Maurine Georgiades has been part of the broader ABC family since the early 1950s. She’s now 93 years old and is pretty much homebound because she has severe respiratory problems and is dependent on breathing support. In the past few years, one of the church’s TLC groups has been meeting at her home to include her in the fellowship. They enjoy her upbeat spirit, her sharp wit and her contagious faith in Christ.

I’ve been thinking of calling her, ever since our coronavirus shutdown has been in effect, to encourage her during these difficult times. I just hadn’t gotten around to it yet. Then yesterday, in the middle of the morning, SHE called ME. After identifying herself she said, “How are you all doing?” I assured her my family was fine and updated her on how ABC was handling the crisis. I inquired about her and was assured that she’s hanging in there.

Then she said something that really struck me: “I just wanted to call and be a blessing to somebody.” She added,I just called Juanita DeVaughn. And if you know of any body else who needs encouragement, let me know. I’ll just call and be a blessing to them.”

At her age and with her respiratory condition, Maurine is certainly at-risk in this epidemic. She might be expected to turn all her thoughts and concerns inward, to her own self-protection and survival. But instead, she’s thinking about people she could call and be a blessing to.

After I hung up, I realized I had neglected to call Bob Lee. His immune system is compromised because of the treatment he’s been receiving, so he’s been self-quarantining. He’d been on my mind for a few days, but I just hadn’t made the call. So now, inspired by Maurine’s call to me, I phoned Bob. We caught up on our health, our families and other common interests. Then Bob said, “I think I’ll call John and Lou and see how they’re doing.” John and Lou are fellow members of our Kiwanis Club, and they’re both living in long term care facilities.

It was amazing how quickly Maurine’s decision to call and “be a blessing” to me had multiplied into four people, plus their families, being blessed.
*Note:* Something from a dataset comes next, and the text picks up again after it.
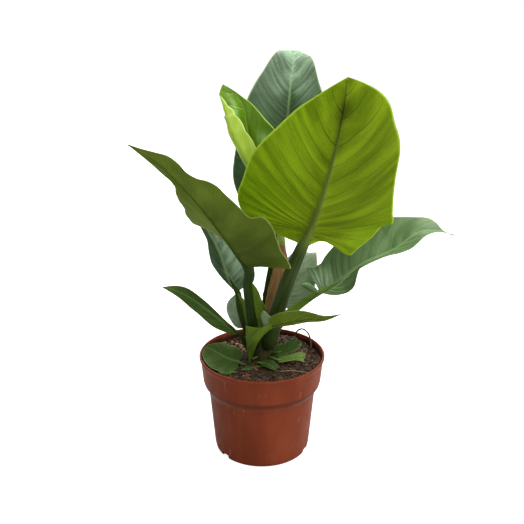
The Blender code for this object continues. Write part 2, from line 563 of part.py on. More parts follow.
def build_leaf(name, leaf, stem_clearance):
    """One leaf: the blade joined to its petiole, cut to clasp the stem."""
    thing = make_object(name, *blade(leaf), leaf["finish"])
    rib = leaf["rib"]
    midrib = smooth_curve(rib, np.array([MIDRIB_REACH / 2, MIDRIB_REACH]))[0]
    radii = [*leaf["radii"], leaf["radii"][-1] * MIDRIB_TAPER, MIDRIB_TIP]
    grid = PETIOLE_GRID[bool(curve_length(rib) >= LARGE_BLADE)]
    stalk = tube(np.vstack([leaf["path"], midrib]), radii, *grid, leaf.get("squash", 1.0))
    petiole = make_cutter(name + "_petiole", *stalk, leaf["finish"])
    combine(thing, petiole, "UNION")
    combine(thing, stem_clearance, "DIFFERENCE")


def build_cataphyll():
    """The dry papery sheath that wrapped the youngest leaf: an open half tube round its petiole."""
    rows, columns = CATAPHYLL_GRID
    places = np.linspace(0, 1, rows + 1)
    bottom, top = CATAPHYLL_SPAN
    centre, along = smooth_curve(LEAVES["leaf_unfurling"]["path"], bottom + (top - bottom) * places)
    radius = spread(CATAPHYLL_RADII, places)
    side = unit(np.cross(along, (0.0, 1.0, 0.0)))
    across = np.cross(along, side)
    narrowing = 1 - CATAPHYLL_NARROWING * places**4
    middle = np.mean(CATAPHYLL_ARC)
    half = (CATAPHYLL_ARC[1] - CATAPHYLL_ARC[0]) / 2
    angle = np.radians(middle + half * narrowing[:, None] * np.linspace(-1, 1, columns + 1))
    direction = side[:, None] * np.cos(angle)[..., None] + across[:, None] * np.sin(angle)[..., None]
    outer = centre[:, None] + direction * radius[:, None, None]
    inner = centre[:, None] + direction * (radius - CATAPHYLL_WALL)[:, None, None]
    vertices = np.vstack([outer.reshape(-1, 3), inner.reshape(-1, 3)])
    width = columns + 1
    lower = outer.shape[0] * width
    faces = []
    for row in range(rows):
        for k in range(columns):
            a = row * width + k
            quad = (a, a + 1, a + width + 1, a + width)
            faces.append(quad)
            faces.append(tuple(v + lower for v in quad[::-1]))
    loop = list(range(width)) + [row * width + columns for row in range(1, rows + 1)]
    loop += list(range(rows * width + columns - 1, rows * width - 1, -1))
    loop += [row * width for row in range(rows - 1, 0, -1)]
    for k, a in enumerate(loop):
        b = loop[(k + 1) % len(loop)]
        faces.append((b, a, a + lower, b + lower))
    return make_object("papery_sheath", vertices, faces, SHEATH_BROWN)


def main():
    """Clear the scene and build the pot, the soil and the plant."""
    for thing in list(bpy.data.objects):
        bpy.data.objects.remove(thing, do_unlink=True)
    build_pot()
    stem_clearance = build_stem()
    build_soil(stem_clearance)
    for name, leaf in LEAVES.items():
        build_leaf(name, leaf, stem_clearance)
    build_cataphyll()
    make_object("aerial_root", *tube(AERIAL_ROOT, [AERIAL_ROOT_RADIUS], *AERIAL_ROOT_GRID), ROOT_BROWN)
    make_object("soil_fibre", *tube(SOIL_FIBRE, [SOIL_FIBRE_RADIUS], *SOIL_FIBRE_GRID), ROOT_BROWN)
    make_object("dry_leaf_scrap", *tube(DRY_SCRAP, DRY_SCRAP_RADII, *DRY_SCRAP_GRID), SHEATH_BROWN)


main()
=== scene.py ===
"""The looks of the potted philodendron: a nursery pot, its soil, one short stem and its leaves.

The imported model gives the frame: metres, the pot's base at the origin, +Z up and -Y the front.
Sizes in the sections below are millimetres and are scaled to metres when a mesh is made.
"""

import bpy
import numpy as np
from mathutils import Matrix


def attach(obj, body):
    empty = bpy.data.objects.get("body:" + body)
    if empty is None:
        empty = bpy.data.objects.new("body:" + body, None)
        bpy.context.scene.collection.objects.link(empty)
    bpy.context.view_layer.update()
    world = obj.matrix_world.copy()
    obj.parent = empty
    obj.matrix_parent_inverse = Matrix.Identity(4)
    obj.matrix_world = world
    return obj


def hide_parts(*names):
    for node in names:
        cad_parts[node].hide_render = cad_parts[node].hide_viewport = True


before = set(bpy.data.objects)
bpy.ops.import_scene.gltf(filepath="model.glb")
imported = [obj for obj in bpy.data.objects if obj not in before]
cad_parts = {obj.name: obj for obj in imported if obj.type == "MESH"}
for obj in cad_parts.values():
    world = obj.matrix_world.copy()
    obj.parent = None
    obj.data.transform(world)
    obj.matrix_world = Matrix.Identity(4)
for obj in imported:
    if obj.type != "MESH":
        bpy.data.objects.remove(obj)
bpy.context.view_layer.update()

# ---------------------------------------------------------------- room
# A plain pale floor under a white room. One wide soft light hangs overhead and one high in
# front, one stands behind the plant and shines through its leaves, and a weak one fills from the right.
CAMERA_PLACE = (0.0, -0.72, 0.449)
CAMERA_PITCH = 19.75            # degrees below level
CAMERA_LENS = 57.16
LIGHTS = {                      # place, aim, size in metres, power in watts
    "overhead_light": ((0.2, 0.05, 1.45), (0.0, 0.0, 0.25), 1.1, 24.0),
    "front_light": ((0.35, -1.0, 1.5), (0.0, 0.0, 0.25), 1.0, 15.0),
    "back_light": ((-0.3, 1.25, 0.75), (0.0, 0.0, 0.25), 1.2, 18.0),
    "right_light": ((1.05, -0.25, 0.5), (0.0, 0.0, 0.15), 0.7, 6.0),
}
ROOM_SEEN = 1.05                # brightness of the white room to the camera
ROOM_LIGHT = 0.3                # and as a light on the plant
FLOOR_REACH = 30.0
FLOOR_PAINT = (0.6, 0.6, 0.6, 1)
FLOOR_GLOW = 0.85               # lifts the floor to the room's white for the camera alone
WHITE = (1, 1, 1, 1)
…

All because Maurine refused to focus on her own troubles and trials so she could be a blessing to others.

* * * * *

The Apostle Paul wrote four of his New Testament letters from prison. He was imprisoned twice. Some of his time spent in custody was under a kind of house arrest, where he could have visitors and walk around the facility where he was being held. (Kind of like our current experience of “sheltering in place.”) But when he wrote the letter to the Colossians, he was actually locked down in chains (4:18). He had plenty to complain about, but instead he chose to focus on them and how they could live positive Christian lives in a time of great stress:

Devote yourselves to prayer, keeping alert in it with thanksgiving… Conduct yourselves wisely toward outsiders, making the most of the time. Let your speech always be gracious, seasoned with salt, so that you may know how you ought to answer everyone. (4:2, 5-6)

In other words, be a peaceful, calming influence in the lives of those around you.

Paul then mentioned a number of individuals by name, showing how his focus was on others in his time of great personal need (4:7-15). Finally, he urged them to keep passing the encouragement on:

And when this letter has been read among you, have it read also in the church of the Laodiceans; and see that you read also the letter from Laodicea. (4:18).

That’s his First Century way of saying just call and be a blessing to somebody.